Some though find that global banks support their foreign affiliates during times of financial stress through internal capital markets (De Haas and Van Lelyveld, 2006 and 2010; and Barba-Navaretti, Calzolari, Levi and Pozzolo, 2010). Ongena, Peydro Alcalde and Van Horen (2011) find that, while foreign banks reduced lending more than local domestic banks did, they did not compared to domestic banks that had financed their lending boom through borrowing from international capital markets. In addition, De Haas and Van Horen (2011) show that during the global crisis foreign banks continued to lend to those countries that were geographically close and with whom they have established long-term lending relationships, suggesting that foreign banks do differentiate between countries during times of stress.
The crisis also highlighted that, while foreign banks play important roles in the global financial system and affect domestic financial systems, access to financial services, and consequent economic performance, many aspects are not yet well understood, in part due to lack of data. Many studies to date have only used short time periods and a limited number of countries, and hardly any have investigated bilateral ownerships. These three aspects are important to consider, however. A long time period is necessary to properly disentangle effects of cyclical developments and structural changes. A broad spectrum of countries needs to be studied as the causes and effects of foreign bank presence might differ with respect to the importance of foreign banks in the host country or (home and host) development and business and institutional environments. And bilateral patterns need to be studied given the interplay between home and host countries features in entry decisions (Galindo, Micco and Serra 2003, and Claessens and Van Horen, 2010) and between (cultural and institutional) distance and performance (Claessens and Van Horen, 2011).
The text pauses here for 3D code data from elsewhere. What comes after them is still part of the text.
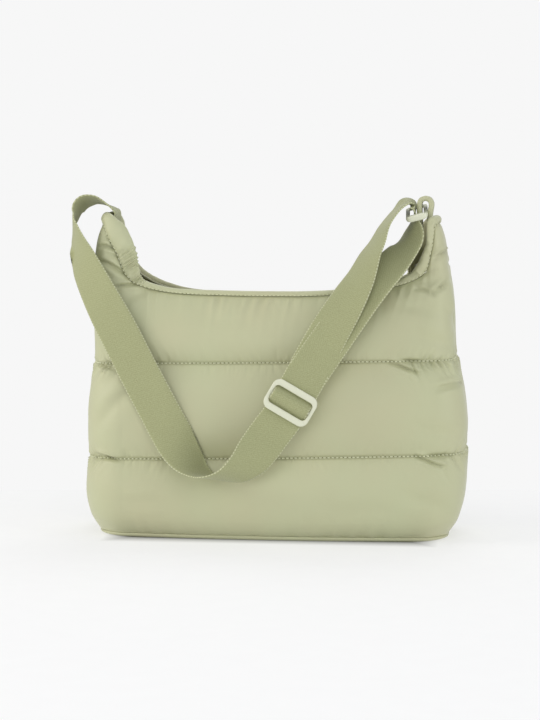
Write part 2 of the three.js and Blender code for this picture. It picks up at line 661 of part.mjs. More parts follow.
// Cloth tab that carries the ring: up inside the ear, over the ring's far bar and down again.
function ringTab() {
  const reach = (RING_HEIGHT - RING_BAR) / 2;
  const bar = RING_AT.clone().add(vec(Math.cos(RING_TILT) * reach, 0, Math.sin(RING_TILT) * reach));
  const round = TAB_ROUND;
  const foot = bar.z - 0.935 * EAR_HEIGHT;
  const line = [
    vec(-round + 1, 0, -foot), vec(-round + 0.5, 0, -foot / 2), vec(-round, 0, 0),
    vec(-round, 0, TAB_SLACK), vec(-round * 0.75, 0, TAB_SLACK + round * 0.7),
    vec(0, 0, TAB_SLACK + round), vec(round * 0.75, 0, TAB_SLACK + round * 0.7),
    vec(round, 0, TAB_SLACK), vec(round - 0.8, 0, 0), vec(round - 1.6, 0, -foot / 3),
    vec(round - 1, 0, -foot),
  ];
  const rings = line.map((point, index) => {
    const ahead = line[Math.min(index + 1, line.length - 1)];
    const behind = line[Math.max(index - 1, 0)];
    const run = ahead.clone().sub(behind).normalize();
    const out = vec(-run.z, 0, run.x).multiplyScalar(TAB_THICK / 2);
    const half = TAB_WIDTH / 2;
    return [
      bar.clone().add(point).add(out).add(vec(0, -half, 0)),
      bar.clone().add(point).add(out).add(vec(0, half, 0)),
      bar.clone().add(point).sub(out).add(vec(0, half, 0)),
      bar.clone().add(point).sub(out).add(vec(0, -half, 0)),
    ];
  });
  return loft(rings);
}

// Zip slider parked on the front teeth near the right ear.
function zipSlider() {
  const place = 17.4;
  const at = rimPlace(place, 0.8, -1);
  const seat = skin(at.share, at.z, -BAND_WALL - GAP, -1);
  const body = new THREE.BoxGeometry(...ZIP_BODY);
  body.translate(seat.x, seat.y + TAPE_WIDTH + ZIP_BODY[1] / 2 + 1, seat.z - TAPE_DROP);
  return mergeBare(body);
}

const group = new THREE.Group();

function add(name, geometry, color, roughness, metalness) {
  const material = new THREE.MeshStandardMaterial({ color, roughness, metalness });
  const mesh = new THREE.Mesh(geometry, material);
  mesh.name = name;
  group.add(mesh);
}

add('front_panel', panel(-1), '#babb97', 0.55, 0);
add('back_panel', panel(1), '#babb97', 0.55, 0);
add('base_panel', basePanel(), '#b4b591', 0.6, 0);
add('front_rim_band', rimBand(-1), '#b6b793', 0.55, 0);
add('back_rim_band', rimBand(1), '#b6b793', 0.55, 0);
add('front_zip_tape', zipTape(-1), '#8f9270', 0.7, 0);
add('back_zip_tape', zipTape(1), '#8f9270', 0.7, 0);
add('zip_slider', zipSlider(), '#8c8d86', 0.35, 1);
add('strap', strap(), '#a8ac80', 0.8, 0);
add('adjuster', adjuster(), '#cfcdb0', 0.45, 0);
add('ring', ring(), '#cfcdb0', 0.45, 0);
add('ring_tab', ringTab(), '#b6b793', 0.6, 0);

export default group;
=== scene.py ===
"""Padded sage tote bag with a webbing strap, dressed around its CAD frame."""
import math

import bmesh
import bpy
from mathutils import Matrix, Vector, noise


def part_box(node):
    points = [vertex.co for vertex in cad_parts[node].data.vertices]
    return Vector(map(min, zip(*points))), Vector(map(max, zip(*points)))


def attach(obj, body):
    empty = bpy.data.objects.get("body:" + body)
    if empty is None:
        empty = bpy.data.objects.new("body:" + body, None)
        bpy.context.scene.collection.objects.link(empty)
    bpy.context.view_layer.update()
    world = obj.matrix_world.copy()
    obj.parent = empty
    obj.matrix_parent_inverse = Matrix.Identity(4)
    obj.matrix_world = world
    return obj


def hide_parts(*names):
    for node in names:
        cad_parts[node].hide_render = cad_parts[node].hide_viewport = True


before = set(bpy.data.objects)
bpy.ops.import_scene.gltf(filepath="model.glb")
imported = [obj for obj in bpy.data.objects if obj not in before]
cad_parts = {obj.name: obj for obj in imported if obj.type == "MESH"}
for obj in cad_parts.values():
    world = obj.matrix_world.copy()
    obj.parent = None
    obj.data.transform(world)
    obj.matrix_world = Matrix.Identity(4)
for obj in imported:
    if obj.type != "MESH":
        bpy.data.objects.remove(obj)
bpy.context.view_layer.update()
MM = 0.001

# Sizes in millimetres
HALF_WIDTH = 191
HALF_DEPTH = 73
EAR_HEIGHT = 325
LOWER_SEAM_Z = 0.2555 * EAR_HEIGHT
UPPER_SEAM_Z = 0.5475 * EAR_HEIGHT
RIM_Z = 0.76 * EAR_HEIGHT
BACK_RIM_DROP = 5
GAP = 0.3
FRONT_BOW = 0.1
FRONT_PUFF = 8
SIDE_PUFF = 2
SEAM_WALL = 3
PAD_WALL = 11
FLAT_SHARE = 0.7
CORNER_SHARE = 0.88
CORNER_PART = 0.6
CORNER_LESS = 4
BASE_FLANGE = 4.5
BASE_PAD = 13
BAND_WALL = 4.4
FRONT_LAP = 0.075
BACK_LAP = 0.09
TAPE_DROP = 3.2
STRAP_WIDTH = 40
STRAP_THICK = 1.8
STRAP_CLEAR = 1.6
LEFT_DRAPE_Z = 0.892 * EAR_HEIGHT
RIGHT_DRAPE_Z = 0.806 * EAR_HEIGHT
DRAPE_FADE = 8
DRAPE_EASE = 0.4
FRAME_BEVEL = 0.9
FRAME_CORNER_STEPS = 8
ADJUSTER_SIDE_PLAY = 0.8
ADJUSTER_END_BAR = 3.5
ADJUSTER_LONG_BAR = 6.5
ADJUSTER_WINDOW = (STRAP_WIDTH + 2 * ADJUSTER_SIDE_PLAY, 19)
ADJUSTER_SIZE = (
    ADJUSTER_WINDOW[0] + 2 * ADJUSTER_END_BAR, ADJUSTER_WINDOW[1] + 2 * ADJUSTER_LONG_BAR,
)
ADJUSTER_THICK = 3
ADJUSTER_CORNER = 8
ADJUSTER_CLEAR = 0.4
ADJUSTER_LIFT = STRAP_THICK / 2 + GAP + ADJUSTER_CLEAR + ADJUSTER_THICK / 2
MIDDLE_BAR_RADIUS = 1.35
RING_BAR = 3.8
RING_END_PLAY = 1.2
RING_SIZE = (STRAP_WIDTH + 2 * RING_BAR + 2 * RING_END_PLAY, 22)
RING_THICK = 3.2
RING_CORNER = 5
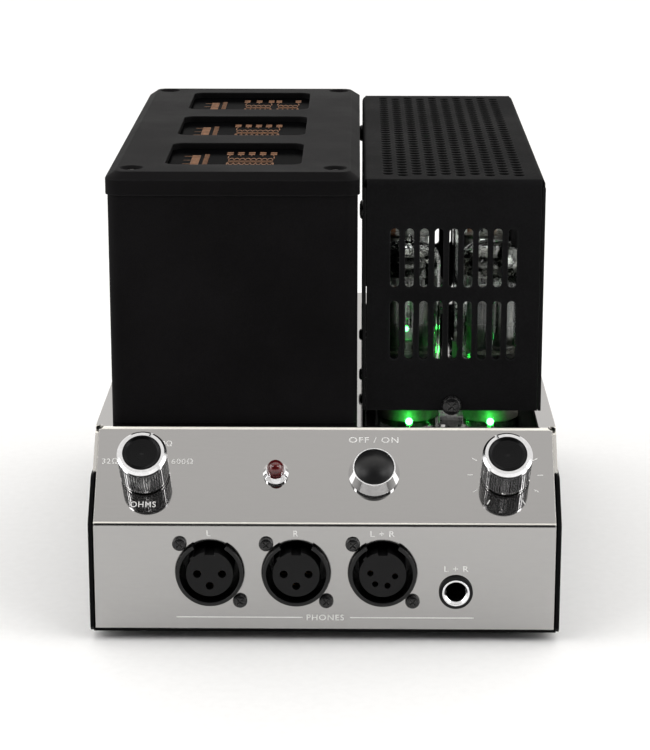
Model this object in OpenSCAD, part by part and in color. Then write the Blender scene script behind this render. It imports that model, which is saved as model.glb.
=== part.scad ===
// Headphone tube amplifier: bent steel chassis, transformer box, tube cage, controls and sockets.
// Origin: bottom centre of the whole object. The controls face -Y, and +X is to their right.

/* [Chassis] */
// Outer width over the tray walls
chassis_w = 155.6; // [140:0.1:190]
// Depth from the front face to the rear face
chassis_d = 222; // [200:0.5:270]
// Height of the lower front face, from the underside of the tray to the bend
lower_h = 37.5; // [37:0.5:46]
// Length of the sloping control panel, measured up its face
slope_len = 36.4; // [34:0.1:44]
// Angle of the control panel above the horizontal
slope_angle = 45; // [40:1:50]
// Thickness of the polished steel and of the tray sheet
sheet_t = 1.2; // [1:0.1:1.6]
// Outside radius of the bends
bend_r = 2.2; // [2:0.1:3]
// Rise of the tray walls above the front bend
wall_rise = 12.9; // [9:0.1:18]
// Gap between the tray walls and the front panel
panel_gap = 0.6; // [0.3:0.1:1.2]
// Step from the tray wall in to the flange of the top plate
flange_step = 0.5; // [0.2:0.1:1]
// Height of the rubber feet
foot_h = 3.2; // [2.5:0.1:5]

/* [Transformer box] */
// Margin between the left side of the chassis and the box
box_margin = 5.5; // [4:0.1:9]
// Gap between the box and the tube cage
box_gap = 1.8; // [1.5:0.1:4]
// Setback of the box from the top bend
box_setback = 4.86; // [3.5:0.02:9]
// Margin behind the box
box_rear = 2.2; // [1.5:0.1:8]
// Height of the box body above the top plate
box_h = 78; // [65:0.5:95]
// Wall of the box
box_t = 1.5; // [1:0.1:2]
// Height of the cap, chamfer included
cap_h = 7.5; // [7:0.1:10]
// Overhang of the cap past the body
cap_over = 0.7; // [0.4:0.1:1]
// Width of the cap at each side of a window
window_side = 18.45; // [16:0.05:22]
// Width of the bars between the windows
window_bar = 16.6; // [12:0.1:22]
// Depth of the cap before the first window and behind the last
window_end = 14.7; // [13:0.1:18]

/* [Tube cage] */
// Outer width of the cage
cage_w = 60.2; // [54:0.1:72]
// Margin between the cage and the right side of the chassis
cage_margin = 5.2; // [4:0.1:9]
// Setback of the cage from the top bend
cage_setback = 8.06; // [5.5:0.02:12]
// Margin behind the cage
cage_rear = 3.5; // [3:0.1:8]
// Height of the cage above the top plate
cage_h = 82.8; // [69:0.2:99]
// Sheet of the cage
cage_t = 1; // [0.8:0.1:1.4]
// Diameter of the round vent holes
vent_hole = 3.6; // [2.5:0.1:4]
// Width of the vent slots
vent_slot = 2.9; // [2:0.1:3.4]

/* [Controls] */
// Distance of both knobs from the sides of the chassis
knob_inset = 18; // [15:0.1:22]
// Diameter of the knobs
knob_dia = 16.4; // [15.8:0.1:20]
// Length of the knobs
knob_len = 14.4; // [12:0.1:18]
// Distance of the button and of the lamp from the middle
centre_x = 16.3; // [14:0.1:20]
// Diameter of the standby button
button_dia = 12.9; // [10:0.1:15.6]
// Diameter of the control shafts
shaft_dia = 6; // [5:0.1:6.35]
// Diameter of the lamp jewel
jewel_dia = 5.6; // [4.4:0.1:7]

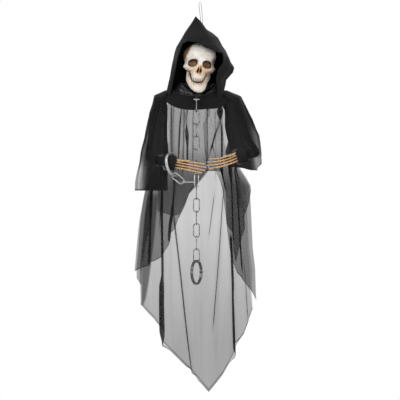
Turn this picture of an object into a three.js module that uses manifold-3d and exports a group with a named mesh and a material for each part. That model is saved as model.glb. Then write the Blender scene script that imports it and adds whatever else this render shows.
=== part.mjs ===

This paper introduces an extensive database on that contains information on the ownership of 5377 banks in 137 countries from 111 home countries. For each bank, ownership, domestic versus foreign, is determined for each year the bank was active over the period 1995 to 2009, with all changes in ownership (from domestic to foreign and foreign to domestic) and all exits recorded. Important to investigate the factors behind the spread and impact of foreign banks, the home country of the main investor of each bank is identified. Using this database, the paper illustrates salient trends in foreign bank presence over the past two decades. It shows that, albeit interrupted by the global financial crisis, foreign bank presence has increased substantially in most countries, sometimes from none to foreign banks holding 67 percent market share (in terms of numbers) in a single decade. Also many more home countries have become active as investors, with several emerging countries becoming important “exporters.” Substantial differences still exist, though, with foreign bank presence ranging from zero to 100 percent. And foreign ownership is still mostly regional, with this pattern becoming stronger over time.
Taking stock as of end 2007, i.e., just before the crisis, the paper shows that in terms of loans, deposits and profits, foreign banks capture on average about 20 percent of market shares in OECD countries and close to 50 percent in emerging markets and developing countries. Interesting, in those countries with over 50 percent foreign banks in numbers, foreign banks tend to play an important part in financial intermediation. In contrast, when less important in numbers, foreign banks tend to be niche players.
The paper then studies balance sheet and performance characteristics of domestic and foreign banks, and the relationships between foreign bank presence and financial sector development and stability. In terms of balance sheets, the paper finds that foreign banks generally have higher capital adequacy and better liquidity positions. They also engage relatively less in traditional lending businesses. In terms of performance, maybe surprising, foreign banks underperform domestic banks in emerging markets and developing countries, but do not perform differently in high-income countries. Differences reflect in part variations in business strategies between foreign and domestic banks and host country circumstances. Particularly, performance may differ because foreign banks have more conservative portfolios and operate with less ease in some countries than domestic banks do.
In terms of the relations between foreign bank presence and financial sector development, patterns differ by host country. Specifically, in middle-income and high-income countries, foreign bank presence tends to have an insignificant relationship with credit extended. In low-income countries, however, foreign bank presence is associated with less credit extended. In terms of financial stability, we find that foreign banks generally reduced their domestic credit during 2009 more than domestic banks did. Foreign banks did enhance the stability of domestic financial systems though in countries with majority foreign bank presence since their credit growth declined there less than that of domestic banks. The crisis continues to affect banks in many ways. Faced with large losses and capital shortfalls, many banks in advanced countries are undergoing major restructurings, either voluntary or as conditions of government recapitalizations. Furthermore, banks need to comply with stricter regulations, such as Basel III and other measures triggered by the crisis. And all banks are responding to changing global economic patterns, including the economic slowdown in advanced countries and the increased economic importance of emerging markets. While many advanced countries’ banks are less likely to be active investors in the near future, banks from emerging markets, being in much better financial positions, are likely to step into the void, increasing their relative importance as foreign investors, especially within their geographical regions.
The paper itself is structured as follows. Section 2 provides an extensive description of the construction of the database. Section 3 starts with an overview of the main trends in foreign banking. It then reviews the trends in regionalization in foreign bank presence. Section 4 examines the importance of foreign banks in the host country banking system, the balance sheets and performance of foreign banks relative to domestic banks and provides some evidence on the relationship between foreign bank presence and financial sector development. Section 5 studies the impact of foreign bank ownership on lending stability during the global financial crisis. Section 6 discusses the future of foreign banking, including the rising importance of emerging market foreign banks. Section 7 concludes.